The truth, those memories of failed interviews, botched job application letters, jaded losses and unforeseen accidents, goes unshared. We seldom talk about our losses and failures and we therefore lose the chance to better learn from them. We tell a thousand stories of our successes, which hides the reality that success is most often preceded from our learning from failure, understanding it and dealing with it psychologically.
I imagine it is useful for some training teachers to hear the truth from me that I stumbled through three interview failures before I was successful in finding my first teaching job (not only that, it was no doubt the best job of the lot). I could add a great deal to my ‘CV of failures’. My first attempt at promotion in a school was a failure. My first external interview to be a middle leader was a failure. My first attempt external interview for senior leadership was a failure. My ‘CV of failure’ is quite extensive I can tell you!
It sounds trite to say it, but I learnt much more about myself from those failures than from my successes.
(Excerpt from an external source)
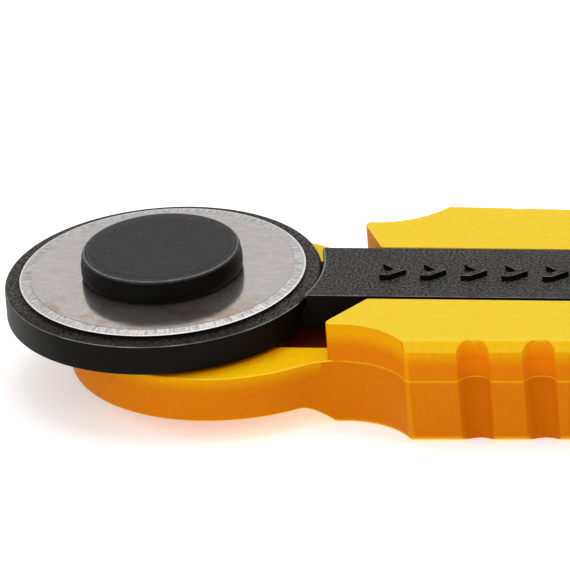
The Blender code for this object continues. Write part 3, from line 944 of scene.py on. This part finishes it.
# one rail of a level, from the channel's closed end round its front and along the side to the tail's tip
def railSide(smallIn, wideIn, smallZ, wideZ, shift):
    channelHalf = handle["railInner"][1]
    end = handle["channelEnd"] - channelHalf
    innerFront = Vector((handle["railInner"][0] + shift[1], channelHalf))
    slant = (Vector((handle["railFront"][0] + shift[0], handle["railFront"][1])) - innerFront).normalized()
    onSlant = innerFront + Vector((slant.y, -slant.x)) * smallIn
    draftSmall = handle["draft"] * (smallZ - handle["headTop"])
    draftWide = handle["draft"] * (wideZ - handle["headTop"])
    innerY = channelHalf + smallIn
    innerX = onSlant.x + slant.x * (innerY - onSlant.y) / slant.y
    outerY = handle["waistHalf"] - smallIn - draftSmall
    outerX = onSlant.x + slant.x * (outerY - onSlant.y) / slant.y
    bend = arcPoints((end, 0.0), channelHalf + smallIn, 0, 90, 14)
    half = bend + linePoints(bend[-1], (innerX + 1.0, innerY), 3.0)[1:]
    half.append((innerX, innerY, max(0.08, 0.3 - smallIn)))
    half.append((outerX, outerY, max(0.2, handle["railFrontRadius"] - smallIn)))
    half += pressGrooves(gripSide(smallIn + draftSmall, wideIn + draftWide), wideIn + draftWide, wideZ)

    def heightAt(x, y):
        if y < channelHalf + 0.6 and x < handle["channelEnd"] + 0.6:
            return smallZ
        if x > handle["corner"][0] + 0.05:
            return wideZ
        sideY = handle["corner"][1] - sideTaper * (x - handle["corner"][0]) - draftWide
        return min(smallZ, gripTop + stripHeight(sideY - y))

    points = []
    for index, point in enumerate(half):
        if len(point) == 2:
            points.append((*point, heightAt(*point)))
            continue
        corner = roundCorner(half[index - 1][:2], point[:2], half[index + 1][:2], point[2])
        flat = wideZ if point[1] > 13 else smallZ
        points += [(x, y, flat) for x, y in corner]
    return points


# both rails, the grip above the parting line and the tail, around the open channel
def upperBody():
    small = handle["smallEdge"]
    ledge = handle["headTop"] - 0.04
    levels = [(0.35, 0.35, ledge - 0.11, ledge - 0.11), (0.35, 0.35, ledge, ledge)]
    levels += [(0.0, 0.0, z, z) for z in (ledge, -3.0, -2.2, -1.5)]
    strip = chamferLevels()
    for (across, height), (away, drop) in zip(strip, quarterTurn(len(strip) - 1)):
        levels.append((small * away, across, gripTop - small * drop, gripTop + height))
    rings = []
    for level in levels:
        near = [(x, -y, z) for x, y, z in railSide(*level, (0.0, 0.0))]
        far = railSide(*level, handle["farShift"])
        rings.append(near + far[-2:0:-1])
    return stackRings("upper_shape", rings)


# a bore whose two mouths flare out
def holeCutter(name, radius, centre, low, high, flare):
    turn = quarterTurn(5)
    section = [(0.0, low - 1.0), (radius + flare, low - 1.0), (radius + flare, low)]
    section += [(radius + flare * outward, low + flare * rise) for rise, outward in turn[1:]]
    section += [(radius + flare * outward, high - flare * drop) for drop, outward in turn[::-1]]
    section += [(radius + flare, high + 1.0), (0.0, high + 1.0)]
    return turnedSolid(name, section, 64, centre)


# the recess in the head that carries on as a wider slot below the rails, and the rim at its front
def recessCutters():
    start, half = handle["recessStart"], handle["recessHalf"]
    floor, top = handle["recessFloor"], handle["headTop"]
    end = handle["channelEnd"] - handle["railInner"][1]
    slotOutline = [(start, -half, 0.5), (end, -half), (end, half), (start, half, 0.5)]
    slot = roundedPrism("recess_cutter", slotOutline, floor, top + 0.02, 0.25)
    rimEnd = handle["railFront"][0] + 0.1
    rimOutline = [(start, -half, 0.5), (rimEnd, -half), (rimEnd, half), (start, half, 0.5)]
    directions = insetDirections(rimOutline)
    levels = ((0.0, top - 0.13), (-0.03, top - 0.06), (-0.1, top), (-0.1, top + 0.5))
    rim = stackRings("rim_cutter", [ringAt(rimOutline, directions, inward, z) for inward, z in levels])
    endRadius = handle["railInner"][1] - 0.02
    endSection = [(0.0, floor), (endRadius, floor), (endRadius, top + 0.4), (0.0, top + 0.4)]
    return slot, rim, turnedSolid("slot_end_cutter", endSection, 48, (end, 0.0))


def boreCutter(name, radius, low, high, steps, centre=(0.0, 0.0)):
    return turnedSolid(name, [(0.0, low), (radius, low), (radius, high), (0.0, high)], steps, centre)


def makeHandle():
    body = lowerBody()
    addTo(body, upperBody())
    cutFrom(body, *recessCutters())
    mouth, radius = handle["headBottom"], handle["pocketRadius"]
    pocket = turnedSolid("pocket_cutter", [
        (0.0, underside - 1.0), (radius + 0.4, underside - 1.0), (radius + 0.4, mouth),
        (radius + 0.1, mouth + 0.1), (radius, mouth + 0.35), (radius, handle["pocketTop"]),
        (0.0, handle["pocketTop"])], 96)
    boltHole = boreCutter("bolt_hole_cutter", handle["boltHoleRadius"], -9.0, -3.0, 48)
    rivetHole = boreCutter("rivet_hole_cutter", handle["rivetHoleRadius"], -9.0, -5.0, 32,
                           (handle["rivetX"], 0.0))
    hangCentre = (tailX - handle["hangHoleFromTail"], 0.0)
    hangHole = holeCutter("hang_hole_cutter", handle["hangHoleRadius"], hangCentre, underside, gripTop,
                          handle["hangHoleFlare"])
    cutFrom(body, pocket, boltHole, rivetHole, hangHole)
    settleShading(body)
    fitPiece(body, yellow, "handle", "yellow_plastic", "handle_body")


makeHandle()
print("handle made")


def armOutline():
    reach = math.degrees(math.asin(guard["armHalf"] / guard["armFrontRadius"]))
    front = arcPoints((0.0, 0.0), guard["armFrontRadius"], reach, -reach, 20)
    back = arcPoints((armEnd - guard["armHalf"], 0.0), guard["armHalf"], -90, 90, 28)
    outline = [(*front[0], 0.4)] + front[1:-1] + [(*front[-1], 0.3)]
    outline += linePoints(front[-1], back[0], 4.0)[1:-1]
    return outline + back + linePoints(back[-1], front[0], 4.0)[1:-1]


def discSection(outer, top, bottom, edge):
    turn = quarterTurn(5)
    section = [(0.0, bottom), (outer - edge, bottom)]
    section += [(outer - edge * inward, bottom + edge * rise) for rise, inward in turn[1:]]
    section += [(outer - edge * inward, top - edge * drop) for inward, drop in turn]
    return section + [(0.0, top)]


def thumbPad():
    start, end = guard["padStart"], guard["padEnd"]
    pitch = (end - start) / guard["padRidges"]
    base = guard["armTop"]
    section = [(start - 0.4, base - 0.8), (end + 1.6, base - 0.8), (end + 1.5, base + 0.3)]
    section += [(end + 1.0, base + guard["padRise"] - 0.5), (end + 0.5, base + guard["padRise"])]
    for ridge in range(guard["padRidges"] - 1, -1, -1):
        x = start + ridge * pitch
        height = base + guard["padRise"] * (0.3 + 0.7 * ridge / (guard["padRidges"] - 1))
        for step in range(9):
            share = 1 - step / 8
            bulge = 0.45 * math.sin(math.pi * share) ** 0.6
            section.append((x + pitch * (0.15 + 0.8 * share), height - 0.45 + bulge))
    section.append((start - 0.3, base + 0.05))
    return alongY("thumb_pad_shape", section, guard["armHalf"] - 0.15, 0.08)


def chevron(name, x):
    back, stroke, half, middle = guard["markBack"], guard["markStroke"], guard["markHalf"], guard["markY"]
    outline = [(x, middle - half, 0.14), (x + stroke, middle - half, 0.14),
               (x + stroke + back, middle, 0.14), (x + stroke, middle + half, 0.14),
               (x, middle + half, 0.14), (x + back, middle)]
    top = guard["armTop"]
    return roundedPrism(name, outline, top - 0.4, top + guard["markRise"], highRadius=0.1, steps=4)


# the arm's feet, which hold it down in the slot below the rails
def lugs():
    made = []
    bottom = guard["lugBottom"]
    for start in guard["lugStarts"]:
        end = start + guard["lugLength"]
        for side in (-1, 1):
            low, high = sorted((side * guard["lugInner"], side * guard["armHalf"]))
            outline = [(start, low), (end, low), (end, high), (start, high)]
            made.append(roundedPrism("lug_leg", outline, bottom, guard["bottom"] + 1.0, 0.15, steps=3))
            low, high = sorted((side * guard["lugInner"], side * guard["lugReach"]))
            outline = [(start + 0.01, low + 0.01), (end - 0.01, low + 0.01), (end - 0.01, high),
                       (start + 0.01, high)]
            made.append(roundedPrism("lug_foot", outline, bottom + 0.01, guard["lugTop"], 0.2, 0.2, 3))
    return made


def makeGuard():
    top, low = guard["top"], guard["bottom"]
    body = turnedSolid("guard_slider_visual", discSection(guardRadius, top, low, guard["edge"]), 192)
    half = guard["armHalf"] - 0.03
    neckOutline = [(9.0, -half), (20.0, -half), (20.0, half), (9.0, half)]
    neck = roundedPrism("neck_shape", neckOutline, low + 0.1, guard["neckTop"])
    arm = roundedPrism("arm_shape", armOutline(), low + 0.1, guard["armTop"], 0.2, guard["armEdge"], 4)
    addTo(body, neck, arm, thumbPad())
    for index in range(guard["markCount"]):
        addTo(body, chevron(f"mark_{index}", guard["markFirst"] + index * guard["markPitch"]))
    addTo(body, *lugs())
    room = guard["bushRoom"]
    slotOutline = arcPoints((-guard["travel"], 0.0), room, 90, 270, 24)
    slotOutline += arcPoints((0.0, 0.0), room, -90, 90, 24)
    cutFrom(body, roundedPrism("slot_cutter", slotOutline, -4.5, 0.5))
    settleShading(body)
    fitPiece(body, black, "guard", "black_plastic", "guard_slider")


makeGuard()
print("guard made")


def makeBlade():
    half = bladeHalfThick
    bevel = bladeLook["bevelWidth"]
    hole = bladeLook["hole"]
    section = [
        (hole, -half + 0.03), (hole + 0.03, -half), (bladeRadius - bevel, -half),
        (bladeRadius - 0.02, -0.02), (bladeRadius, 0.0), (bladeRadius - 0.02, 0.02),
        (bladeRadius - bevel, half), (hole + 0.03, half), (hole, half - 0.03),
    ]
    blade = turnedRing("blade_visual", section, 288, 4)
    fitPiece(blade, bladeMetal, "blade", "blade_steel", "blade")


cap = dict(
    topEdge=0.5,
    bottomEdge=0.25,
    shoulderIn=0.12,
    shoulderZ=1.5,
    hollowRadius=5.8,
    topThick=0.8,
)


def makeCap():
    edge, lowEdge = cap["topEdge"], cap["bottomEdge"]
    shoulder = capRadius - cap["shoulderIn"]
    inside, roof = cap["hollowRadius"], capTop - cap["topThick"]
    section = [(0.0, roof), (inside, roof), (inside, capBottom), (capRadius - lowEdge, capBottom)]
    section += [(capRadius - lowEdge * inward, capBottom + lowEdge * rise)
                for rise, inward in quarterTurn(4)[1:]]
    section += [(capRadius, cap["shoulderZ"]), (capRadius - 0.04, cap["shoulderZ"] + 0.07)]
    section += [(shoulder - edge * inward, capTop - edge * drop) for inward, drop in quarterTurn(6)]
    rim = shoulder - edge - 0.12
    section += [(rim, capTop), (rim - 0.05, capTop - 0.04), (rim - 0.12, capTop - 0.04)]
    section += [(rim - 0.18, capTop - 0.01), (rim - 1.0, capTop - 0.01), (0.0, capTop - 0.03)]
    piece = turnedSolid("bolt_cap_visual", section, 160)
    settleShading(piece, 50)
    fitPiece(piece, capBlack, "handle", "cap_plastic", "bolt_cap")


makeBlade()
makeCap()

# the pieces whose made shape is already right only take their finish
for nodeName, finish in (
    ("blade_bush", brightMetal), ("pivot_bolt", brightMetal), ("wave_washer", springMetal),
    ("plate_washer", brightMetal), ("nut_knob", capBlack), ("nut_insert", brassMetal),
    ("detent_spring", springMetal), ("detent_rivet", brightMetal),
):
    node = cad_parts[nodeName]
    node.data.materials.clear()
    node.data.materials.append(finish)
print("blade, cap and small pieces made")


studio = dict(
    floor=(0.86, 0.86, 0.86),
    floorGlow=0.38,      # thins the shadow that the object throws
    world=0.72,
    overhead=dict(energy=1.0, size=0.5, place=(60.0, 120.0, 420.0), aim=(20.0, 0.0, 0.0)),
    front=dict(energy=0.55, size=0.45, place=(-260.0, -420.0, 240.0), aim=(20.0, 0.0, 0.0)),
)


def makeFloor():
    size = 3.0
    mesh = bpy.data.meshes.new("floor")
    corners = [(-size, -size, 0), (size, -size, 0), (size, size, 0), (-size, size, 0)]
    mesh.from_pydata(corners, [], [(0, 1, 2, 3)])
    floor = newObject("floor", mesh)
    floor.location.z = handleLow[2] - 0.05 * mm
    material, tree, shader = newFinish("paleFloor")
    feed(tree, shader, {
        "Base Color": studio["floor"],
        "Roughness": 0.9,
        "Emission Color": (1.0, 1.0, 1.0),
        "Emission Strength": studio["floorGlow"],
        "Specular IOR Level": 0.1,
    })
    floor.data.materials.append(material)


def makeLight(name, energy, size, place, aim):
    light = bpy.data.lights.new(name, "AREA")
    light.energy = energy
    light.shape = "DISK"
    light.size = size
    lamp = newObject(name, light)
    lamp.location = bench(*place)
    lamp.rotation_euler = (Vector(bench(*aim)) - lamp.location).to_track_quat("-Z", "Y").to_euler()


def makeWorld():
    world = bpy.data.worlds.new("studio")
    world.use_nodes = True
    tree = world.node_tree
    feed(tree, tree.nodes["Background"], {"Color": (1.0, 1.0, 1.0), "Strength": studio["world"]})
    bpy.context.scene.world = world


camera = dict(place=(213.83, -959.60, 478.79), heading=-11.876, down=26.087, roll=-4.651, lens=708.6)


def makeCamera():
    heading, down, roll = (math.radians(camera[key]) for key in ("heading", "down", "roll"))
    level = math.cos(down)
    forward = Vector((math.sin(heading) * level, math.cos(heading) * level, -math.sin(down)))
    right = Vector((math.cos(heading), -math.sin(heading), 0.0))
    up = right.cross(forward)
    rolledRight = right * math.cos(roll) + up * math.sin(roll)
    rolledUp = up * math.cos(roll) - right * math.sin(roll)
    lens = bpy.data.cameras.new("camera")
    lens.lens = camera["lens"]
    lens.sensor_width = 36.0
    lens.clip_start = 0.01
    lens.clip_end = 20.0
    view = newObject("camera", lens)
    turn = Matrix((rolledRight, rolledUp, -forward)).transposed()
    view.matrix_world = Matrix.Translation(bench(*camera["place"])) @ turn.to_4x4()
    bpy.context.scene.camera = view


makeFloor()
makeLight("overhead", **studio["overhead"])
makeLight("front", **studio["front"])
makeWorld()
makeCamera()
bpy.context.scene.view_settings.view_transform = "Standard"
print("studio made")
No doubt some of my successes are down to the world being stochastic too, as Haushofer puts it – where events are random and influenced by random variables – or simply being in the right place at the right time.
Perhaps we are all not quite so brave as Haushofer and are not ready to publish our many failures quite so starkly, but if we talked about our experiences of such failures we would likely all be much better off for it. When we see those media stories of brilliantly successful people it is easy to fall prey to ‘imposter syndrome’ – the notion that no matter how qualified we are, we don’t feel worthy in our positions and we live in fear of being exposed as a fraud.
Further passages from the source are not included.